К сожалению, и в этом деле отмечались нередко безразличие властей к судьбам людей, формализм и боязнь ответственности. В.Ф. Чекризов, дом которого во время бомбежки рухнул, а вещи «ночевали на улице», пошел 11 октября 1941 года в эвакуационный пункт просить помещение: «…отказали. Ждите до 13/Х. Интересно. Знаю, что в том же окрестрайоне, который отказался принимать, есть помещения… Во главе эвакуационного] пункта поставили бюрократа. Ему бы в архиве работать, а его поставили с живыми людьми разговаривать. Да еще с такими, нервы которых от разрушений и т. д. напряжены. Интересен разговор, свидетелем которого был. “Вы должны были прийти вчера, вам дали бы направление на площадь”. — “Вчера я не могла прийти потому, что ездила в больницу и хоронила мужа (погибшего во время бомбежки. — С.Я.) — “Ну, а сегодня у нас ничего нет. Нужно приходить вовремя”»{470}.
Это были те люди, которые позднее, в «смертное время», поучали потерявших карточки обессилевших блокадников, как надо быть аккуратными, которые в ответ на униженные просьбы помочь советовали «умирать стоя, а не жить на коленях», те, кому лень было найти ключ от более просторного помещения, где бы согрелись окоченевшие на морозе блокадники, стоявшие в очереди. В любой великой народной драме всегда находится место для таких людей, чьи поступки, казалось, опоясаны броней законности, но которые получают несмываемое клеймо — «бессердечные».
Те, кто давал ордера, возможно, и сами не очень хорошо знали, каковы условия проживания в комнатах, которые по канцелярским книгам значились как «освободившиеся». Когда мы читаем свидетельства о том, что беженцам соседи предлагали вселиться в свою комнату, где теплее и безопаснее, то понимаем, что это произошло не случайно, и только милосердие людей, а не бесполезные жалобы «наверх», могло сделать жизнь «пришельцев» уютнее. «Нашу квартиру разбомбили, и я жила у чужой женщины. Она взяла к себе, хотя имела четырех детей… Женщину, у которой я жила, я в конце войны называла мамой»{471}.

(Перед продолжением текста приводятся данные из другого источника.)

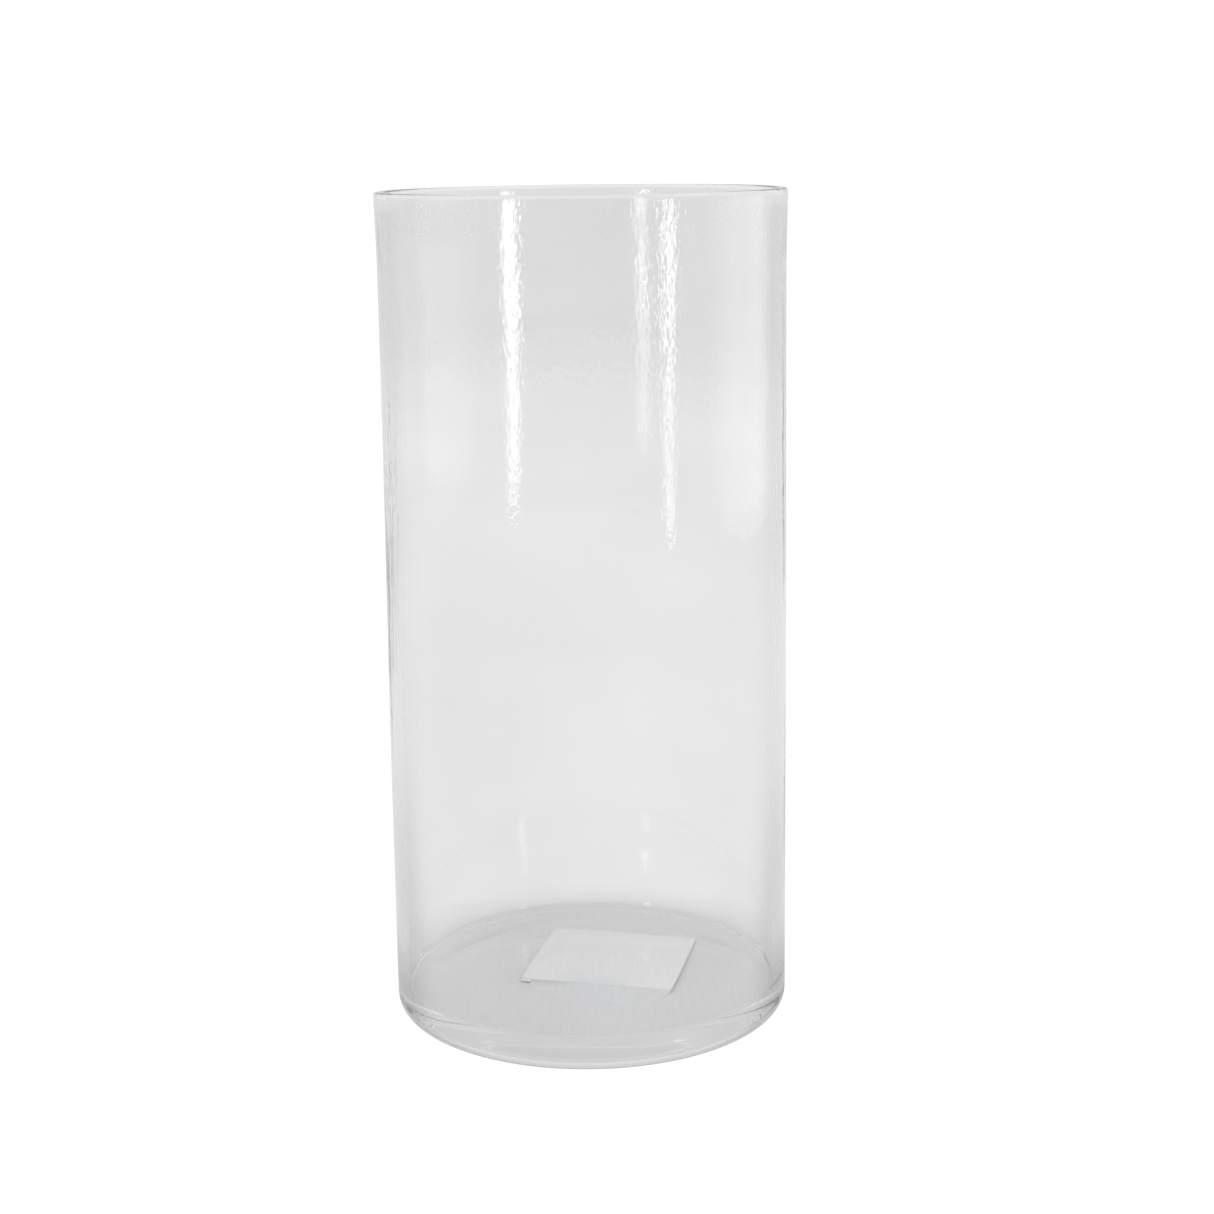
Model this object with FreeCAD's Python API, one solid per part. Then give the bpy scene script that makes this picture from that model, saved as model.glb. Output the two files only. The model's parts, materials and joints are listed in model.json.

Особая тема — поведение эвакуированных в квартирах, где были оставлены ценности, где убранство было далеко от обстановки «пролетарских» жилищ. Горожане переселялись в хаосе и спешке, никто сразу не проводил описи имущества в тех комнатах, которые им предоставлялись, не было дано «жесткой директивной установки» о том, как вести себя в чужих домах. В этих случаях многое зависело от культуры людей, прочности их нравственных заповедей и, скажем это прямо, от уровня их материального достатка. Где-то люди вели себя в пустующих квартирах как в музеях, уча детей даже не прикасаться к чужим вещам. Где-то бывало иначе. Заместитель председателя Приморского райисполкома Ю.П. Маругина жаловалась на то, что некоторые эвакуированные «стали чувствовать себя как дома». Так, беженцы, вселенные в квартиру одного из профессоров, прежде всего начали открывать шкафы с книгами. «Интересовались его научными трудами, хотя они были им совершенно недоступны… И по возможности всё использовали» — последние строки отчасти приоткрывают завесу над тем, для каких целей служили книги{472}.